* [Direction]
Return all lines where the word "scene" can be found.

* [Dataset content]

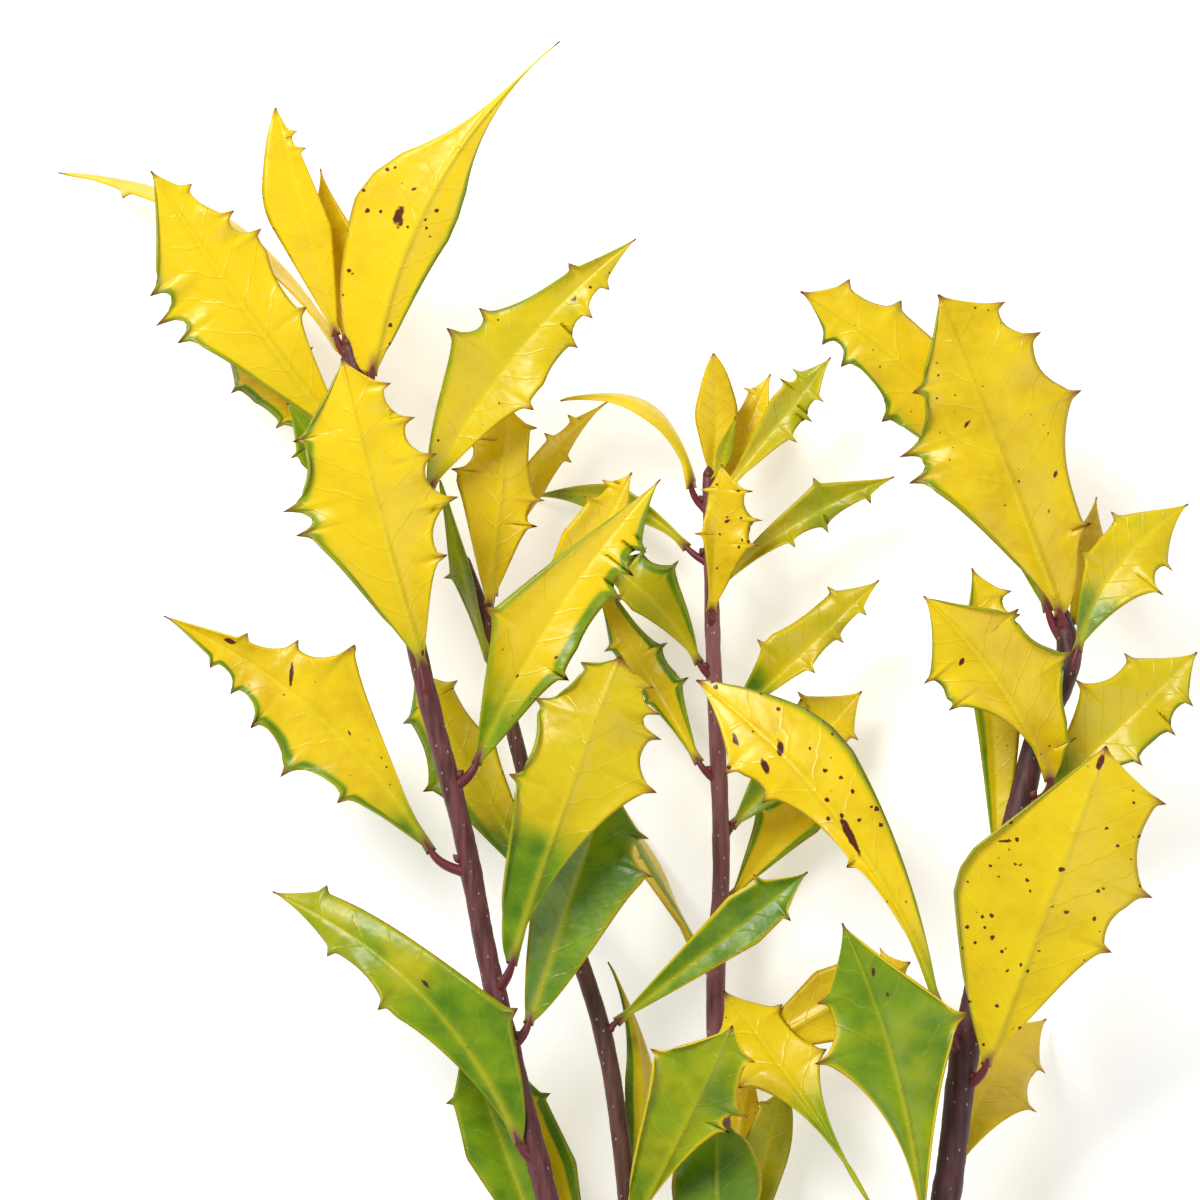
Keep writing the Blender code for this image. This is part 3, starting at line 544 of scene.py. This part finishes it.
def rows_of(lf):
    """Fractions of the midrib, even, with more rows close to each spine."""
    length = (Vector(lf.tip) - Vector(lf.base)).length
    count = round(length / ROW_STEP)
    rows = {k / count for k in range(count + 1)}
    for spine in lf.left.spines + lf.right.spines:
        for step in NEEDLE_ROWS:
            rows.add(min(max(spine + step * NEEDLE_WIDTH, 0.0), 1.0))
    return sorted(rows)


def columns(lf):
    """Fractions across the blade, closer together at the midrib."""
    half = round((lf.left.reach + lf.right.reach) / 2 / COLUMN_STEP)
    count = 2 * min(max(half, FEWEST_COLUMNS // 2), MOST_COLUMNS // 2)
    even = [2 * k / count - 1 for k in range(count + 1)]
    return [math.copysign(abs(s) ** COLUMN_BUNCHING, s) for s in even]


def roll_share(lf, side, u, v):
    """Share of this half that is rolled up here: none at the spines and ends."""
    half, share = ROLLS.get(lf.name, (0, 0.0))
    if v * half <= 0:
        return 0.0
    near = min((abs(u - spine) for spine in side.spines), default=1.0)
    open_spine = 1 - math.exp(-((near / ROLL_SPINE_GAP) ** 2))
    return share * open_spine * smooth_step(*ROLL_START, u) * smooth_step(*ROLL_END, 1 - u)


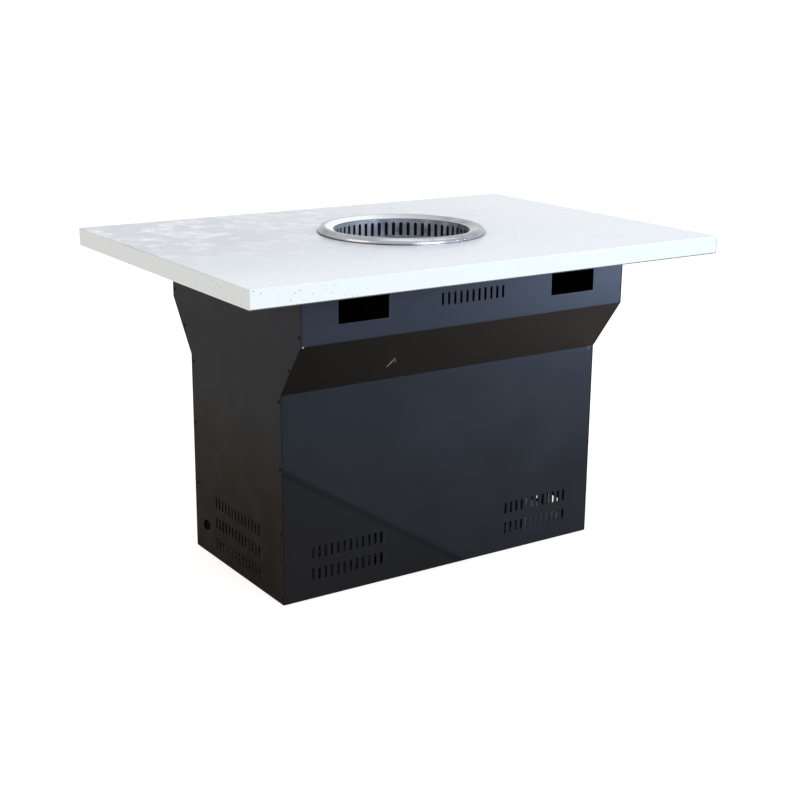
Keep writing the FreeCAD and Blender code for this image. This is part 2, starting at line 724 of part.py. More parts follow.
def panel_screws():
    places = [(side + screw_depth(height), height) for side in ("-", "") for height in screw_rows]
    for name, x, turn in (("left_panel_screws", "-" + base_end, against_x),
                          ("right_panel_screws", base_end, along_x)):
        fasteners(name, [(x, y, z) for y, z in places], turn, "screw_head", "screw_crown",
                  "screw_head_tall", "screw_shank", "screw_length")


def base_plate():
    body = add_piece("PartDesign::Body", "base_plate")
    outline = sketch_on(body, "XY_Plane", "plate_outline")
    reach_y = "(lower_depth/2 - panel_gauge)"
    rectangle(outline, "-" + flange_inside, "-" + reach_y, flange_inside, reach_y)
    pad(body, outline, "plate_rise")
    hollow = sketch_on(body, "XY_Plane", "plate_hollow")
    inner_x, inner_y = "(%s - plate_gauge)" % flange_inside, "(%s - plate_gauge)" % reach_y
    rectangle(hollow, "-" + inner_x, "-" + inner_y, inner_x, inner_y)
    cut_through(body, hollow, "2*(plate_rise - plate_gauge)")
    holes = sketch_on(body, "XY_Plane", "plate_foot_holes")
    for x, y in foot_places():
        circle(holes, x, y, "bolt_shank + bolt_clearance")
    cut_through(body, holes)
    sides = sketch_on(body, "YZ_Plane", "plate_side_holes")
    for side in ("-", ""):
        circle(sides, side + screw_depth("screw_low"), "screw_low - ground_gap",
               "screw_shank + screw_clearance")
    cut_through(body, sides)
    place(body, z="ground_gap")


def foot_places():
    across = "(base_length/2 - foot_inset)"
    back = "(lower_depth/2 - foot_inset)"
    return [(side + across, end + back) for side in ("-", "") for end in ("-", "")]


def feet():
    height = "(ground_gap + plate_rise - plate_gauge)"
    bore = "(bolt_shank + bolt_clearance)"
    corners = [("foot_recess_radius", "0"), ("foot_radius", "0"), ("foot_radius - foot_taper", height),
               (bore, height), (bore, "foot_recess"), ("foot_recess_radius", "foot_recess")]
    names = ("foot_front_left", "foot_rear_left", "foot_front_right", "foot_rear_right")
    for name, (x, y) in zip(names, foot_places()):
        turned(name, corners, x=x, y=y)
    seats = [(x, y, "foot_recess") for x, y in foot_places()]
    fasteners("foot_bolts", seats, flip, "bolt_head", "bolt_head", "bolt_head_tall", "bolt_shank",
              "bolt_length")
    hexagons = []
    for index, (x, y) in enumerate(foot_places()):
        blank = doc.addObject("Part::Prism", "foot_nut_blank_%d" % index)
        blank.Polygon = 6
        blank.setExpression("Circumradius", bound("nut_radius"))
        blank.setExpression("Height", bound("nut_tall"))
        place(blank, x, y, plate_top)
        thread = rod("foot_nut_bore_%d" % index, "bolt_shank + thread_clearance", "nut_tall", x, y, plate_top)
        hexagons.append(minus("foot_nut_%d" % index, blank, [thread]))
    grouped("foot_nuts", hexagons)


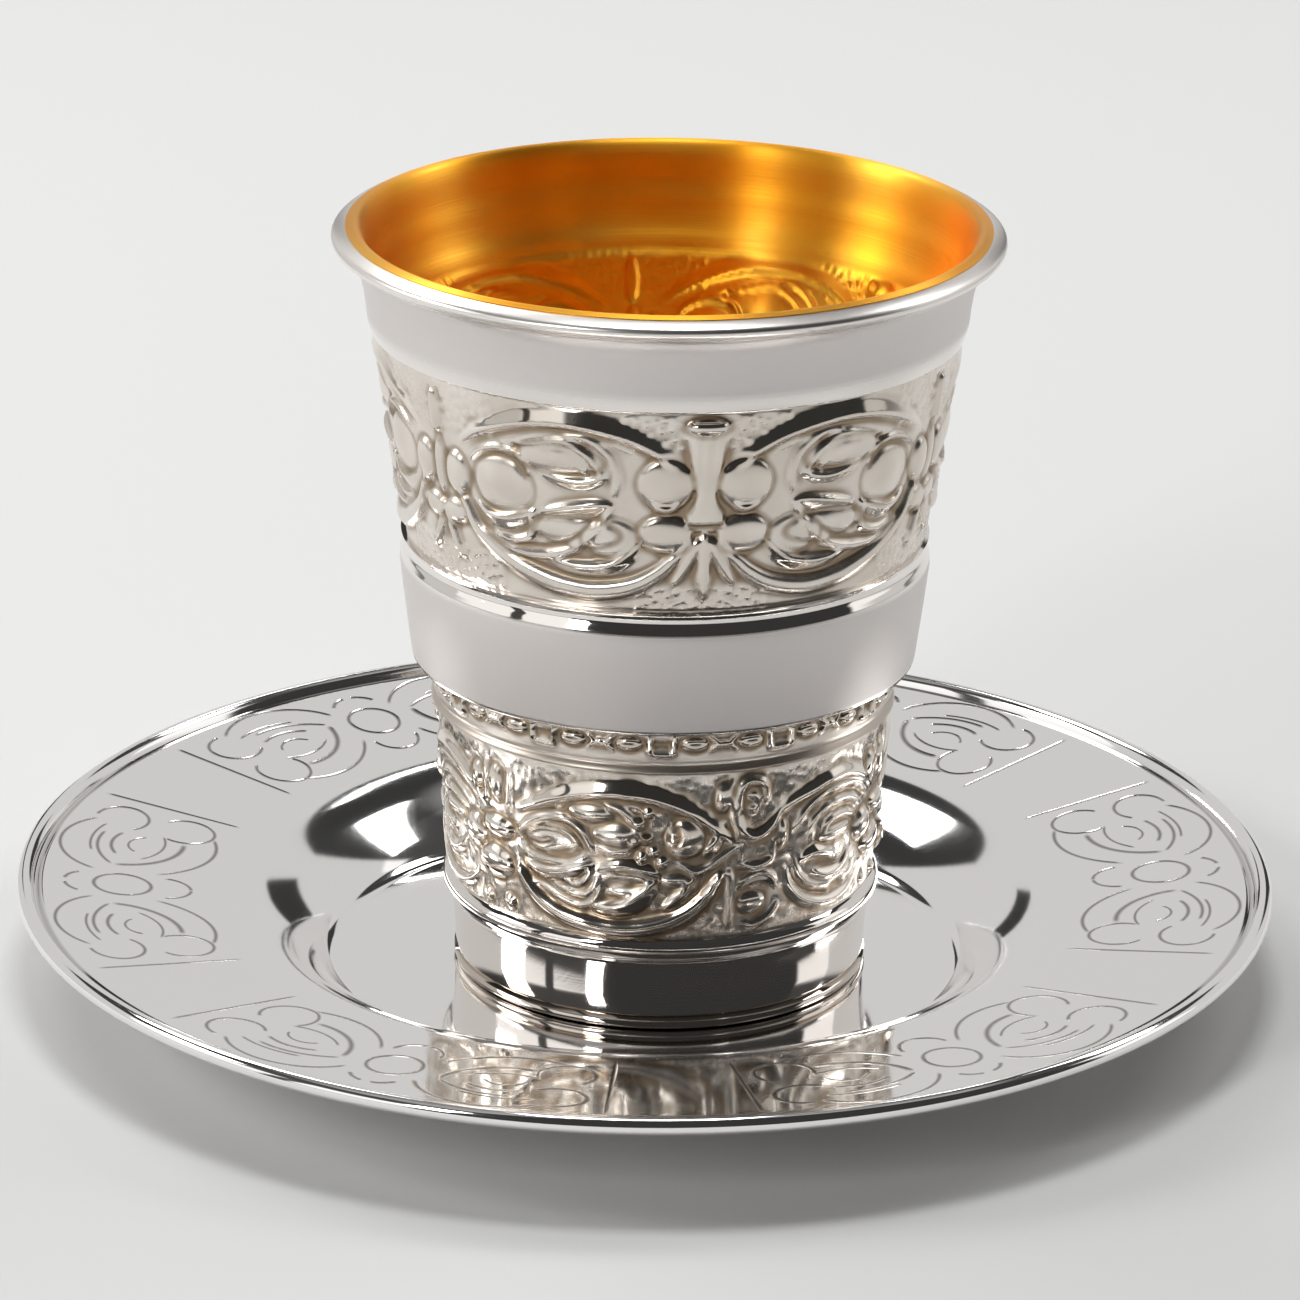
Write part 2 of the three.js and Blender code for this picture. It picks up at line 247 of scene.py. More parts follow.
class Strip:
    """Points of a flat strip: mm along and up, and how far each stands out. Tools take degrees along."""

    REACH = 2.5  # mm: no stroke of a tool is wider
    FAR = 9.0  # mm: stands for out of reach

    def __init__(self, along, up, per_degree, repeat):
        self.along, self.up, self.per_degree, self.repeat = along, up, per_degree, repeat
        self.rise = np.zeros_like(along)
        self.cut = np.zeros_like(along)
        self.bright = np.zeros_like(along)

    def beside(self, middle):
        """How far along each point is from a place, the short way round the repeat."""
        return (self.along - middle + self.repeat / 2) % self.repeat - self.repeat / 2

    def raise_to(self, height, mask, bright):
        self.rise = np.where(mask, np.maximum(self.rise, height), self.rise)
        self.bright = np.where(mask, np.maximum(self.bright, bright), self.bright)

    def near(self, path):
        """For each point: its distance from the path, on which side, and how far down the path."""
        path = np.array(soften(path, 6)) * (self.per_degree, 1)
        low, high = path.min(0) - self.REACH, path.max(0) + self.REACH
        middle = (low[0] + high[0]) / 2
        x = self.beside(middle) + middle
        close = (x > low[0]) & (x < high[0]) & (self.up > low[1]) & (self.up < high[1])
        x, y = x[close], self.up[close]
        best, side, down = np.full(x.shape, self.FAR), np.zeros(x.shape), np.zeros(x.shape)
        for number, (start, end) in enumerate(zip(path, path[1:])):
            run = end - start
            share = ((x - start[0]) * run[0] + (y - start[1]) * run[1]) / (run @ run + 1e-12)
            share = np.clip(share, 0, 1)
            gap_x, gap_y = x - start[0] - share * run[0], y - start[1] - share * run[1]
            gap = np.hypot(gap_x, gap_y)
            closer = gap < best
            best = np.where(closer, gap, best)
            side = np.where(closer, np.sign(run[0] * gap_y - run[1] * gap_x), side)
            down = np.where(closer, (number + share) / (len(path) - 1), down)
        found = []
        for values, far in ((best, self.FAR), (side, 0.0), (down, 0.0)):
            field = np.full(self.up.shape, far)
            field[close] = values
            found.append(field)
        return found

    def boss(self, x, y, half_x, half_y, rise, fullness, bright):
        q = (self.beside(x * self.per_degree) / half_x) ** 2 + ((self.up - y) / half_y) ** 2
        self.raise_to(rise * np.clip(1 - q, 0, 1) ** fullness, q < 1, bright)
        rim = np.abs(np.sqrt(q) - 1.04) * min(half_x, half_y)
        self.cut = np.maximum(self.cut, 0.16 * np.clip(1 - rim / 0.3, 0, 1))

    def roll(self, path, width, rise, taper=0.5, bright=0.5):
        gap, _, down = self.near(path)
        half = width * pointed(down, taper)
        q = gap / half
        self.raise_to(rise * np.clip(1 - q * q, 0, 1) ** 0.75, q < 1, bright)

    def facet(self, path, width, rise, crest, fall=0.55):
        """A tilted face that climbs across the path to a crest on its left (1) or right (-1)."""
        gap, side, down = self.near(path)
        shape = pointed(down, 0.5)
        half = width * shape
        across = gap * side * crest
        climb = np.clip((across + half) / (2 * half), 0, 1)
        drop = np.clip(1 - (across - half) / (fall * shape + 0.05), 0, 1) ** 1.6
        height = rise * shape * np.where(across < half, climb, drop)
        on = (gap < half + fall) & (across > -half)
        self.raise_to(height, on, np.where(across < half, 1.0, 0.3))

    def groove(self, path, width, depth):
        gap, _, down = self.near(path)
        half = width * pointed(down, 0.4)
        self.cut = np.maximum(self.cut, depth * np.clip(1 - gap / half, 0, 1))

    def grains(self, x0, x1, y0, y1, pitch, rise, only_below=0.08):
        """Small round punch marks, one to each square of a net but never in its middle."""
        nearest = np.full(self.up.shape, self.FAR)
        for step_x in (-1, 0, 1):
            for step_y in (-1, 0, 1):
                column = np.floor(self.along / pitch) + step_x
                row = np.floor(self.up / pitch) + step_y
                mark_x = (column + 0.5 + 0.3 * np.sin(column * 12.99 + row * 78.23)) * pitch
                mark_y = (row + 0.5 + 0.3 * np.sin(column * 39.35 + row * 11.14)) * pitch
                nearest = np.minimum(nearest, np.hypot(self.along - mark_x, self.up - mark_y))
        q = (nearest / (0.46 * pitch)) ** 2
        degrees = self.along / self.per_degree
        here = (degrees >= x0) & (degrees <= x1) & (self.up >= y0) & (self.up <= y1)
        here &= self.rise < only_below
        self.raise_to(rise * np.clip(1 - q, 0, 1) ** 0.6, here & (q < 1), 0.4)

    def hammer(self, depth, around, upward):
        """Long soft hollows all over, as planishing leaves them: waves that close round the repeat."""
        turn = self.along / self.repeat * tau
        waves = np.zeros_like(self.up)
        for number, (times, lean) in enumerate(zip(around, upward)):
            waves += np.sin(times * turn + lean * self.up + number * 2.4)
        self.rise = self.rise + depth * waves * (1 - 0.75 * self.bright)


# %% Roll a chased strip into a ring
HOLLOW_PASSES = 14  # softening that leaves only the broad shape, to tell a hollow from it
STAIN_PER_MM = 3.2  # how fast tarnish gathers with depth
END_FADE = 0.3  # mm over which the ornament dies away at the strip's long edges
BAND_WALL = 0.32  # mm: how thick a band is


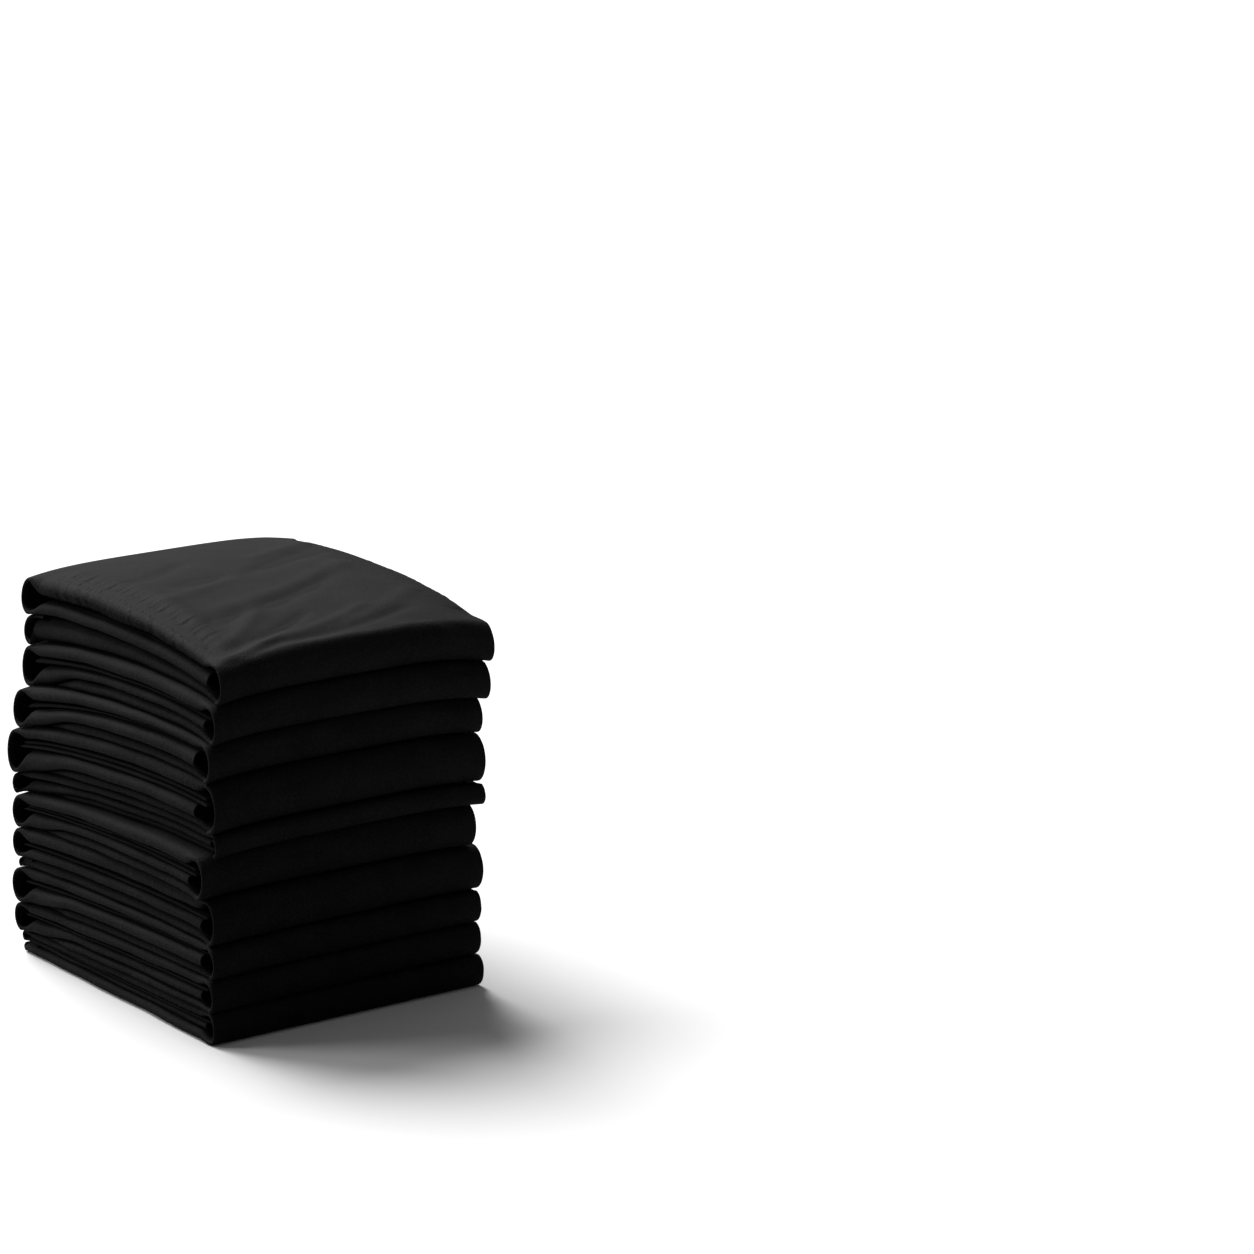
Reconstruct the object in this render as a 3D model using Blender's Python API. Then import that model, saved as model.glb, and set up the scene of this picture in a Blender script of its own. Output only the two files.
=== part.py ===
"""Ten T-shirts, folded alike and stacked.

Each shirt is laid face down, its two sides and sleeves are turned in to make a strip, and the strip
is folded in three: the hem end first, then the neck end under it. The packet lies with its smooth
panel up. X runs across the side folds, Y from the front end fold to the back one, Z up.
The strip's outer cloth is the front panel, one wall that turns from the hem, forwards to back,
round the back fold, over the top, round the front fold and under. Sizes below are in millimetres.
"""

import math
from collections import namedtuple

import bmesh
import bpy

MM = 0.001

# Driving sizes
FOLD_WIDTH = 250.0
CLOTH = 1.2
HEM_WALL = 1.0
HEM_WIDTH = 22.0
GAP = 0.4
BETWEEN_SHIRTS = 1.3
TAIL = 12.0
RIM_RADIUS = 2.6
RIM_TAIL = 3.0
MIDDLE_KNOT = -5.0
FAR_KNOT = 102.0
FULL_REACH = 120.0
REACH_FROM_FOLD = 6.0
NECK_DROP = 20.0
SWELL_ALONG = 11.0
SWELL_ACROSS = 6.0
CORNER_SAG = 5.0
SWELL_LENGTH = 300.0
CURL_ANGLES = (120, 60, 0)
SPLIT_ORDER = (1.0, 0.4, 0.1)

# One row for each shirt, from the top. front and back are its thickness at those ends, top_* the
# share of it that the upper layer takes and low_* the lower one, neck is where the lower layer ends
# (from FULL_REACH on it fills the back fold's foot), and shift, turn and length place the packet.
Shirt = namedtuple(
    "Shirt", "front back top_front top_back low_front low_back neck shift_x shift_y turn length"
)
SHIRTS = [
    Shirt(32, 53, 9, 14, 8, 27, 128, 7, -8, 0.5, 300),
    Shirt(31, 34, 12, 12, 9, 9, 104, 5, -7, -0.3, 300),
    Shirt(30, 32, 8, 13, 7, 8, 102, 0, -1, 0.4, 300),
    Shirt(40, 37, 14, 11, 8, 8, 104, -1, 1, 1.0, 312),
    Shirt(18, 18, 5, 5, 7, 7, 106, 0, 0, 1.2, 306),
    Shirt(35, 28, 12, 9, 9, 7, 102, -4, 1, -0.3, 298),
    Shirt(37, 33, 14, 13, 8, 8, 128, -1, 2, 1.2, 304),
    Shirt(26, 30, 7, 11, 6, 7, 104, -2, 2, 1.0, 304),
    Shirt(27, 25, 8, 9, 6, 7, 104, -2, 2, 0.8, 302),
    Shirt(26, 18, 8, 5, 9, 7, 128, 1, -1, -0.6, 298),
]

Station = namedtuple("Station", "y z into_y into_z radius tail")
Colour = namedtuple("Colour", "name rgb roughness")
BLACK_JERSEY = Colour("black_jersey", (0.012, 0.012, 0.013), 0.9)
BLACK_INSIDE = Colour("black_jersey_inside", (0.008, 0.008, 0.009), 0.95)


def between(low, high, share):
    return low + (high - low) * share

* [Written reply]
Keep writing the Blender code for this image. This is part 3, starting at line 544 of scene.py. This part finishes it.
Write part 2 of the three.js and Blender code for this picture. It picks up at line 247 of scene.py. More parts follow.
Reconstruct the object in this render as a 3D model using Blender's Python API. Then import that model, saved as model.glb, and set up the scene of this picture in a Blender script of its own. Output only the two files.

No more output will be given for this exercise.